Where to Watch: In theaters
Release Date: September 1st, 2023
Runtime: 1h 41m
Director: Antoine Fuqua
Starring: Denzel Washington
Synopsis: Since giving up his life as a government assassin, Robert McCall (Denzel Washington) has struggled to reconcile the horrific things he’s done in the past and finds a strange solace in serving justice on behalf of the oppressed. Finding himself surprisingly at home in Southern Italy, he discovers his new friends are under the control of local crime bosses. As events turn deadly, McCall knows what he has to do: become his friends’ protector by taking on the mafia.

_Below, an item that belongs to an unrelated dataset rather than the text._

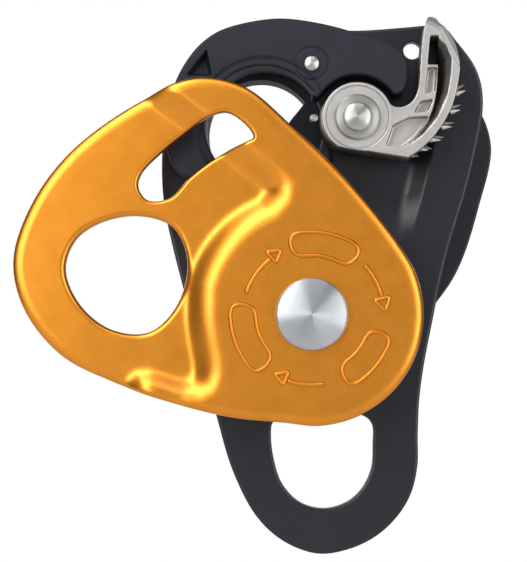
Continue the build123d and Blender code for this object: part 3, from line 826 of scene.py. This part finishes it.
def build_cam():
    """The casting: the CAD shape remeshed finely and softened, so that its edges are rounded. The outer
    wall of the trough leans, from the edge of the band down to the trough's floor."""
    source = frame["nodes"]["cam"]
    obj = bpy.data.objects.new("cam_casting", source.data.copy())
    bpy.context.scene.collection.objects.link(obj)
    remesh_finely(obj, 0)
    co = np.empty(len(obj.data.vertices) * 3)
    obj.data.vertices.foreach_get("co", co)
    co = co.reshape(-1, 3)
    flat = co[:, [0, 2]] * 1000 - (AXLE.x + CAM.x, AXLE.z + CAM.z)
    y = co[:, 1] * 1000
    near = np.flatnonzero((flat[:, 0] > 8) & (flat[:, 1] > -9) & (y < CAM_BACK - 1.25))
    trough = np.array(TROUGH_OUT + TROUGH_IN[1:-1])
    near = near[inside(flat[near], trough) | (distance(flat[near], trough) < 0.12)]
    to_band = np.min([distance(flat[near], np.array([a, b]))
                      for a, b in zip(TROUGH_OUT, TROUGH_OUT[1:])], axis=0)
    co[near, 1] = np.minimum(y[near], CAM_FACE + TROUGH_SLOPE * to_band) / 1000
    obj.data.vertices.foreach_set("co", co.ravel())
    remesh_finely(obj, CAST_SOFTENING)
    obj.data.polygons.foreach_set("use_smooth", [True] * len(obj.data.polygons))
    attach(obj, "cam")
    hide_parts("cam")
    paint(obj, CAST)


# ---------------------------------------------------------------- the CAD nodes that stay
def paint_nodes():
    finish = {"insert_rivet": TURNED_CAM, "axle_back_washer": TURNED, "cam_cover_disc": CAST,
              "cam_bush": BEARING, "cam_washer": TURNED_CAM, "cam_spring": SPRING, "cam_stop_pin": TURNED_CAM}
    for side in ("front", "back"):
        finish.update({f"{side}_inner_spacer": TURNED, f"{side}_outer_spacer": TURNED,
                       f"{side}_flange_washer": WHITE_NYLON, f"{side}_bearing_inner_ring": BEARING,
                       f"{side}_bearing_outer_ring": BEARING, f"{side}_bearing_balls": BEARING,
                       f"{side}_bearing_cage": SPRING, f"{side}_bearing_seals": RUBBER})
    for name, material in finish.items():
        paint(frame["nodes"][name], material)


# ---------------------------------------------------------------- stage, light and camera
LIGHT_GAP = 0.7                                                # metres from the object
FLOOR_DROP = 0.045                                             # metres below the object


def area_light(name, azimuth, elevation, size, radiance):
    """A soft light aimed at the middle of the object. Azimuth 0 is in front, and positive is to the right."""
    a, e = math.radians(azimuth), math.radians(elevation)
    way = Vector((math.sin(a) * math.cos(e), -math.cos(a) * math.cos(e), math.sin(e)))
    middle = (Vector(cad_box[0]) + Vector(cad_box[1])) / 2
    light = bpy.data.lights.new(name, "AREA")
    light.shape = "RECTANGLE"
    light.size, light.size_y = size
    light.energy = radiance * math.pi * size[0] * size[1]
    obj = bpy.data.objects.new(name, light)
    bpy.context.scene.collection.objects.link(obj)
    obj.location = middle + way * LIGHT_GAP
    obj.rotation_mode = "QUATERNION"
    obj.rotation_quaternion = (-way).to_track_quat("-Z", "Y")
    obj.visible_camera = False


def build_world():
    """White behind the object; reflections see a room that is pale in front and behind, dark at the sides."""
    world = bpy.data.worlds.new("studio")
    bpy.context.scene.world = world
    world.use_nodes = True
    tree = world.node_tree
    white = tree.nodes["Background"]
    white.inputs["Color"].default_value = (1, 1, 1, 1)
    room = tree.nodes.new("ShaderNodeBackground")
    room.inputs["Color"].default_value = (0.93, 0.96, 1.0, 1)
    coords = tree.nodes.new("ShaderNodeTexCoord")
    split = tree.nodes.new("ShaderNodeSeparateXYZ")
    tree.links.new(coords.outputs["Generated"], split.inputs[0])
    size = tree.nodes.new("ShaderNodeMath")
    size.operation = "ABSOLUTE"
    tree.links.new(split.outputs["Y"], size.inputs[0])
    fade = tree.nodes.new("ShaderNodeMapRange")
    fade.interpolation_type = "SMOOTHSTEP"
    fade.inputs["From Min"].default_value = 0.25
    fade.inputs["From Max"].default_value = 0.97
    fade.inputs["To Min"].default_value = 0.14
    fade.inputs["To Max"].default_value = 0.54
    tree.links.new(size.outputs[0], fade.inputs["Value"])
    tree.links.new(fade.outputs["Result"], room.inputs["Strength"])
    path = tree.nodes.new("ShaderNodeLightPath")
    mix = tree.nodes.new("ShaderNodeMixShader")
    tree.links.new(path.outputs["Is Camera Ray"], mix.inputs[0])
    tree.links.new(room.outputs[0], mix.inputs[1])
    tree.links.new(white.outputs[0], mix.inputs[2])
    tree.links.new(mix.outputs[0], tree.nodes["World Output"].inputs["Surface"])


def build_stage():
    low = cad_box[0][2] - FLOOR_DROP
    mesh = bpy.data.meshes.new("floor")
    mesh.from_pydata([(-0.4, -0.33, low), (0.4, -0.33, low), (0.4, 0.24, low), (-0.4, 0.24, low)], [],
                     [(0, 1, 2, 3)])
    floor = bpy.data.objects.new("floor", mesh)
    bpy.context.scene.collection.objects.link(floor)
    material, _, shader, _ = new_material("floor")
    shader.inputs["Base Color"].default_value = (0.85, 0.85, 0.85, 1)
    shader.inputs["Roughness"].default_value = 0.8
    paint(floor, material)
    area_light("left_soft", -31, 27, (0.30, 0.85), 5.0)
    area_light("right_soft", 40, 2, (0.20, 0.7), 5.2)
    area_light("top_soft", -8, 52, (0.7, 0.22), 2.2)
    area_light("back_left_soft", 215, 18, (0.30, 0.6), 2.4)
    area_light("back_right_soft", 140, 30, (0.20, 0.6), 2.0)


def build_camera():
    """Long lens in front of the cam side, a little below the middle of the object."""
    data = bpy.data.cameras.new("camera")
    data.lens = 111.8
    camera = bpy.data.objects.new("camera", data)
    bpy.context.scene.collection.objects.link(camera)
    camera.location = ((AXLE.x - 3.2) / 1000, -0.4165, (AXLE.z - 4.83) / 1000)
    camera.rotation_euler = (math.radians(90 + 1.79), 0, math.radians(1.125))
    bpy.context.scene.camera = camera
    bpy.context.scene.view_settings.view_transform = "Standard"


build_camera()
build_front_flange()
build_back_flange()
build_middle_plate()
build_front_insert()
build_back_insert()
build_axle()
build_cam_axle()
for side in ("front", "back"):
    build_sheave(side)
build_cam()
paint_nodes()
build_world()
build_stage()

“Sensational” and “brutal” sum up the third installment of The Equalizer franchise, and Denzel Washington’s performance in Equalizer 3 is nothing short of spectacular, which is no surprise to fans of the 48-year vet . When you have one of the best actors and directors collaborate on a project like this, the end product is bound to be a good time with some kick-ass action scenes and, trust me, there are some tough scenes this go round.

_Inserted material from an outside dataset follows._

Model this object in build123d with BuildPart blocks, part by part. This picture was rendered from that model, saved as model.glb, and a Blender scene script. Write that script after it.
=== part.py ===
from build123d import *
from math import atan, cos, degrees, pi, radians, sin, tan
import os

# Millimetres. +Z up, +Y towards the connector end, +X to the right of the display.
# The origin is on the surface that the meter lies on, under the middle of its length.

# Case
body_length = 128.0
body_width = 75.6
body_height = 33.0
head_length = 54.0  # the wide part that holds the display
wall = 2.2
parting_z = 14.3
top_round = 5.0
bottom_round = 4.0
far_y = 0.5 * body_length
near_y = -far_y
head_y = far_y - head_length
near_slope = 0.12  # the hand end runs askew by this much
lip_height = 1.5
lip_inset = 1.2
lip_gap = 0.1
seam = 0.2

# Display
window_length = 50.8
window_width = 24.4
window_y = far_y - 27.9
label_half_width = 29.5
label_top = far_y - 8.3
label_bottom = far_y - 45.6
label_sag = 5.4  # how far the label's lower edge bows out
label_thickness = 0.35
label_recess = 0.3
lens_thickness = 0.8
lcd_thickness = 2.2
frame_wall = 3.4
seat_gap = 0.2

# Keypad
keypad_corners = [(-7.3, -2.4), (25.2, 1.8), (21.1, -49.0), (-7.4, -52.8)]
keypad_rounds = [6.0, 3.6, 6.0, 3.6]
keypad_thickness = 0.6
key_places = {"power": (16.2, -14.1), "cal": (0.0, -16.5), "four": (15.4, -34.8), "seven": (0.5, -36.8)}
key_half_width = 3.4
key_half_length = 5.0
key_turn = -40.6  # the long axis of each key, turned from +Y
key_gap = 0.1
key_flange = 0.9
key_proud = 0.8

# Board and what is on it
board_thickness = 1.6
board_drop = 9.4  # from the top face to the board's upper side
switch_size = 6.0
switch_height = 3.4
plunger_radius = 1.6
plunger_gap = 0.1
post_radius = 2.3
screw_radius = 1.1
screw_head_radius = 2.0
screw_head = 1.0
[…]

At first, the film presents a seemingly random yet action-packed turn of events as our lead character, Robert McCall, finds himself in the care of a stranger who turns out to be a Carabiniere (a member of the Italian paramilitary police) and a local doctor. Yet, as the story unfolds, director Antoine Fuqua and writer Richard Wenk masterfully bring these events together, resulting in a compelling narrative and thus giving McCall a renewed sense of purpose, sending him on a captivating journey into a new chapter of his life.
While the antagonist in this installment may not stand out as much as those in previous films, the context is crucial. We’re dealing with a small but dangerous mafia attempting to take over a picturesque Italian coastal village. This setting allows the movie to avoid the temptation of concluding matters prematurely by unleashing a horde of bad guys on the village. Instead, it keeps the tension simmering, gradually building to a satisfying climax. I would like to argue that if you show the action scenes to someone unfamiliar with the franchise, they would think that McCall is the villain in this film.

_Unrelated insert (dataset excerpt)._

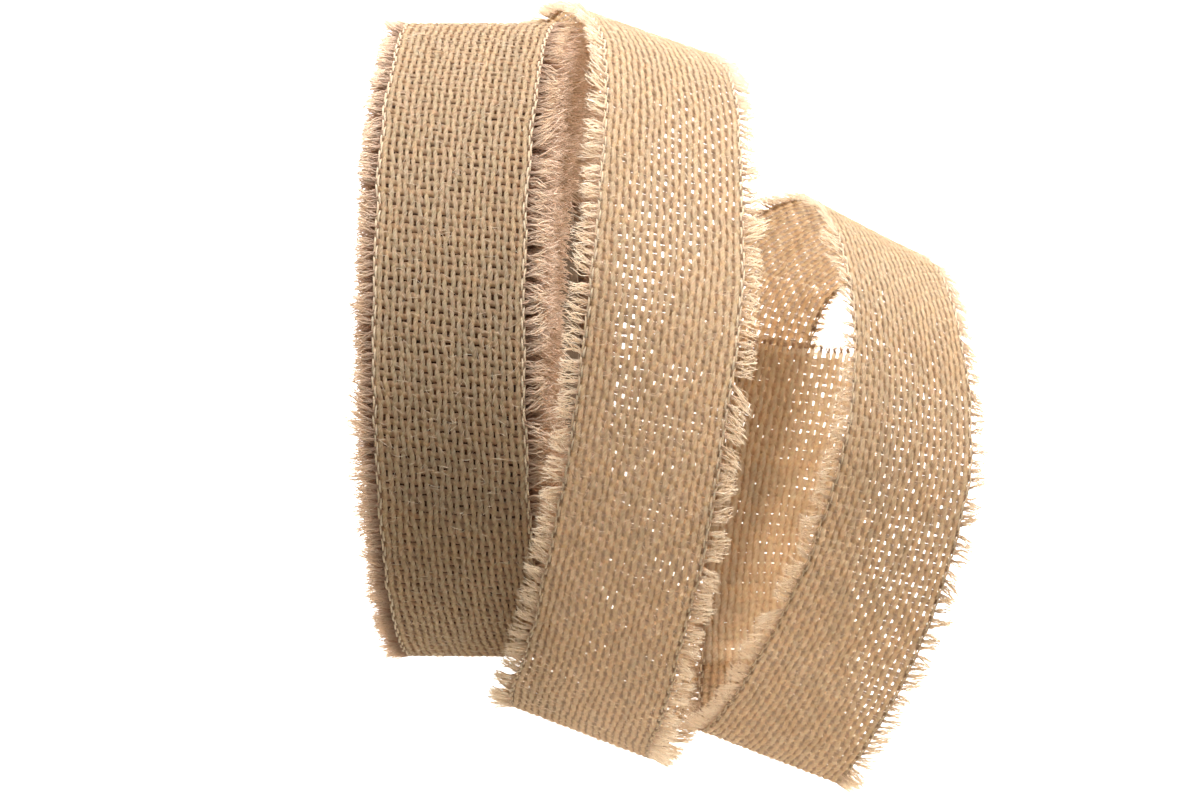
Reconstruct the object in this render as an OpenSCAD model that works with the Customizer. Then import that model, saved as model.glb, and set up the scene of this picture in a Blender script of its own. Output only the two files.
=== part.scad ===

One notable aspect of the film is how each level of villains, from the lowly recruits to the high-ranking Camorra members, seem to fear those above them. Director Fuqua skillfully portrays this dynamic, emphasizing the menacing aura of criminal leadership. Leader Vincent Quaranta scares even his brother and second-in-command, Marco Quaranta, with his antics.
The film’s deliberate pacing serves a purpose: to give us a glimpse into McCall’s transition into his new life. It effectively shows how much time he needs to adjust and resist his urge to become an assassin again, a lifestyle he’s not certain he wants to continue. By the movie’s end, we see a character who not only feels comfortable in his new life but is also happily dancing with the locals, suggesting a potential romance with Aminah, played by Gaia Scodellaro. Washington and Scodellaro have great on-screen chemistry that is naturally further enhanced by the breathtaking backdrop of an old Italian village. The picturesque old buildings, bustling markets, and stunning ocean views are enough to inspire anyone to book a trip to Italy. Heck, I’m looking at flights and all-inclusive packages as we speak!
Fuqua employs creative cinematography to capture McCall as an almost mythical figure, especially during intense confrontations. One particularly striking moment features McCall bathed in light from a streetlamp, looming over his injured adversary, with the camera positioned from the villain’s perspective.
In another scene, McCall is climbing the steps of a building, and as he sits on a step we notice a picture of St. Mary in the background. There’s a dark stairwell to one side of him and a light stairwell opposite. I interpret this symbolism as his pending decision to choose a pathway of either darkness or good, which is what he struggles with during the course of this final installment.
The film’s action sequences are nothing short of brutal and gory, satisfying those with a taste for intense, bone-crunching violence. From the very beginning, the audience is thrust into McCall’s world of calculated chaos, reminiscent of a Michael Myers-esque killing spree.
In Equalizer 3, Denzel Washington once again reminds us why he’s one of the most acclaimed actors of our time. Although I still think that the first film is the best of the three-part series, Washington’s portrayal of McCall is a tour de force and, combined with Fuqua’s deft direction and compelling narrative, this installment offers a thrilling and riveting cinematic experience. Equalizer 3 is a testament to Washington’s enduring appeal and the franchise’s ability to consistently deliver heart-pounding action with substance. Check it out in theaters for an action-packed good time.